If we were to have some meat, bow and arrows would be needed. We watched the hunter make a bow and arrow. The hunter then asked me to try my hand at firing an arrow. After numerous misfires, I was able to hit a bush. I guess I’m going hungry at dinner. The San meat of choice is the Springbok (small antelope). We tried Springbok a number of days earlier, quite tasty indeed.
After a couple of hours trekking through the bush, the hunter stopped and asked us which way was back to camp. I pointed in a direction to the side. Of course it was 180 degrees off. So much for my survival chances. Kathryn had picked the correct way back – showoff.

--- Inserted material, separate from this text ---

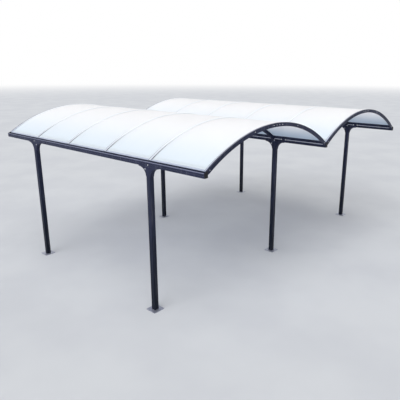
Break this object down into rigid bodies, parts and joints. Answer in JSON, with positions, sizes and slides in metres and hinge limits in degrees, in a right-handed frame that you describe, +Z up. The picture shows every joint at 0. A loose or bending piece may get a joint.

A the end of the bush walk they sang and danced for us.
As the sun started to set, the hunter regaled us in one of his many stories from his childhood.
The San peoples are losing their ability to be themselves. The government has taken away their right to kill animals for food. Their ability to roam has been severely limited due to nearby “improved “ infrastructure. The young men prefer to acclimate with the current Namibian society eschewing their traditional living. It will not be long before the ways of the hunter are lost with actors taking over at the living museum. This hunter may be the last of his kind, extinct at his death. Perhaps I can be the next hunter?
Wow,. The Kalahari photos and the people who shared their life with you was wonderful. I almost felt like I was there with you. You are so lucky to be able to mingle with different cultures. I can’t wait to read some of your other experiences. Thank you Kathryn for your business card. It was so nice meeting you.